I have a new 20 gallon aquarium with the following parameters:

0.05 ammonia, 0 or smt. very litte nitrite 1.023 SG, 76 F, with a pH of 8.1. 

I've had this aquarium for about 2 weeks now and all I have is a blue devil damsel and 2 pieces of medium sized live rock (6" across). I also have 2 very large ($22 a piece at the local marine decor store) coral skeletons in the tank that are slowly turning into live rock as well. Basically the lower mid-section of the tank is semi-crowded with live rock, the middle section is invaded by the tip of the dead coral skeleton and the top is barron.

I have a coral sand substrate and a marineland HOT Magma canister filter setup to polish the water.

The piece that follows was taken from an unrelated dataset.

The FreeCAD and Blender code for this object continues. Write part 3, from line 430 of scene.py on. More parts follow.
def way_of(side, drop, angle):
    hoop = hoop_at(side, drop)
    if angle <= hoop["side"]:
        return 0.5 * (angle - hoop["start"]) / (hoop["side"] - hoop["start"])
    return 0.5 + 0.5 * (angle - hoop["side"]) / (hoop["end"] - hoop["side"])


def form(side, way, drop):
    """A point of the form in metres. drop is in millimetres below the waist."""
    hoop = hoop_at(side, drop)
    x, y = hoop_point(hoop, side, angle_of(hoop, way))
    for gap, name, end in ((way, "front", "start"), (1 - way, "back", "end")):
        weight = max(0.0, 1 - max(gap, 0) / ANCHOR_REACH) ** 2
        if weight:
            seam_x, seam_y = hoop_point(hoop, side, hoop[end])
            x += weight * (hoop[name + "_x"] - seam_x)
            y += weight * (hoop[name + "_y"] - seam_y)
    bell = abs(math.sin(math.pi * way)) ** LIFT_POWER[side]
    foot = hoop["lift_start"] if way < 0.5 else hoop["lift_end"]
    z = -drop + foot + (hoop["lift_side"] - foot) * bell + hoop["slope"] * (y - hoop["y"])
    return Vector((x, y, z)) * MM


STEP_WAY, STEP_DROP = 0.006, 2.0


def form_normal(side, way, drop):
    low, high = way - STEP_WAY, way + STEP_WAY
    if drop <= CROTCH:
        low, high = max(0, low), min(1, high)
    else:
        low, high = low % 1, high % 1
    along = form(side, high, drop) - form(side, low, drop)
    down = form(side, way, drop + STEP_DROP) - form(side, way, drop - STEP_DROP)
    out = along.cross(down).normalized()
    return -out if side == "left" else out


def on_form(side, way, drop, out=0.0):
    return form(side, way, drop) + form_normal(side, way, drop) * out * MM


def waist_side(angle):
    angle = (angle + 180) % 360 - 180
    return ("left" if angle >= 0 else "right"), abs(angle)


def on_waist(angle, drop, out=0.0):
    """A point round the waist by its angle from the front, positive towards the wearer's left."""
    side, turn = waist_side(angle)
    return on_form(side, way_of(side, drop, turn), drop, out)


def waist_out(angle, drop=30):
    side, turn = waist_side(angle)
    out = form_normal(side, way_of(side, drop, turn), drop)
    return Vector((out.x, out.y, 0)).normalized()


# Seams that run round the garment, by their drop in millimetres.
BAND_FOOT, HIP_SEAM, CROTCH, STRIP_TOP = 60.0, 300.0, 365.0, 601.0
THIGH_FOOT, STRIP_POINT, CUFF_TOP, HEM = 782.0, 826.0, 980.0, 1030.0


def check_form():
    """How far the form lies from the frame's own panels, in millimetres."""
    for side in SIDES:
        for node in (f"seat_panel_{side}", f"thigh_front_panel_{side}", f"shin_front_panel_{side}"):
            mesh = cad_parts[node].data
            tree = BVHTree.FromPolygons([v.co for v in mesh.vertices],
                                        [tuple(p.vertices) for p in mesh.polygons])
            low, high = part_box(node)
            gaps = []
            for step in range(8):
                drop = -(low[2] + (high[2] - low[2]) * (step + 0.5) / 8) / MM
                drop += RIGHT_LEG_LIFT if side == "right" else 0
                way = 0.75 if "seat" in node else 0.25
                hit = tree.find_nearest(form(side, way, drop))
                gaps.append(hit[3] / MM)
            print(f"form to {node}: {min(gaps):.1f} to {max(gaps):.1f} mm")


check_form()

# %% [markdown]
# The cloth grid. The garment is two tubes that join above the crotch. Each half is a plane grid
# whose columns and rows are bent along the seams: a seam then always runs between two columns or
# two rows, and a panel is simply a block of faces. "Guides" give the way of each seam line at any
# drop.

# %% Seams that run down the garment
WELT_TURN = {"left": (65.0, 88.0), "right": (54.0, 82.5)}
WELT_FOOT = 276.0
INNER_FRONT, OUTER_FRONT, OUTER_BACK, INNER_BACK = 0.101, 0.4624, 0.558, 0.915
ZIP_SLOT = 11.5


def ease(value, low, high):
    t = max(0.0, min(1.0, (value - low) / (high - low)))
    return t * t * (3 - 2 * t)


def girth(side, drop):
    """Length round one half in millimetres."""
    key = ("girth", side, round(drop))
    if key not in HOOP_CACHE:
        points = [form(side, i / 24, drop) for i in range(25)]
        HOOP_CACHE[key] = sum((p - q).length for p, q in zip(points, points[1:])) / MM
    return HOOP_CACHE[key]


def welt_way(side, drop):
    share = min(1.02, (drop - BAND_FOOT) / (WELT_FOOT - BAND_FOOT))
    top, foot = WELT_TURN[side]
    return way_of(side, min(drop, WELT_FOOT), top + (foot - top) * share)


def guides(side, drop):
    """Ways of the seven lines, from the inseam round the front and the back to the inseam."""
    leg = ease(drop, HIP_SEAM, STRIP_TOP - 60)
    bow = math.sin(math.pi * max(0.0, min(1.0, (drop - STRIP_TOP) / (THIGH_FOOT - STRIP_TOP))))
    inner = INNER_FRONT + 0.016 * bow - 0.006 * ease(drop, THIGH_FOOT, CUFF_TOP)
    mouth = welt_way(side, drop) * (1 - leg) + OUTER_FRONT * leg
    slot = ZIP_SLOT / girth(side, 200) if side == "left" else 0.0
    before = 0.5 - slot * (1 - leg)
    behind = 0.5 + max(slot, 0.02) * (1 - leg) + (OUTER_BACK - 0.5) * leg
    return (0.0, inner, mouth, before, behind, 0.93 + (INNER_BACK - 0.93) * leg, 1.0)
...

What I want to do is add a clownfish to my setup. Will the clownfish and damsel get along (as in ignore each other) ?


----------



## Lupin (Aug 2, 2006)

I'd advise ditching the damsel. Damsels are aggressive and in a 20g, your options are rather limited.


----------



## Seabiscuit (Mar 3, 2008)

Thanks. I don't think I can ditch the damsel since damsels are my favorite fish. Are there any options avaliable? 20 gallons for one fish seems rather weird in some regards.


----------



## Lupin (Aug 2, 2006)

Seabiscuit said:


> Thanks. I don't think I can ditch the damsel since damsels are my favorite fish. Are there any options avaliable? 20 gallons for one fish seems rather weird in some regards.


The problem is damsels tend to cover even the whole area of that tank that size. I don't think I'd risk a new fish to constant harassment. It must always be noted that any new fish will be considered as intruders so they will be constantly harassed to death if you are not careful. Why not just replace that fish with green chromis?


----------



## Seabiscuit (Mar 3, 2008)

Well, I feel sorry if I take the fish from what appears to be extreme happiness back to the LFS for use in cycling. I won't add any more fish. I'll research on mushroom corals and might add a few months from now.

Thanks.


----------



## rennaux (Dec 9, 2007)

I personally had a yellow-tail damsel kill a percula clown I caught him by sticking my net in the water for a while till he got used to it and then I fed the damsel when he came up to the surface I was quick enough to net him, they are fast fish. Anyways I really liked the yellow-tail, but a 5 dollar fish isnt going to kill any 30-50 dollar fish in my tank ever again.


----------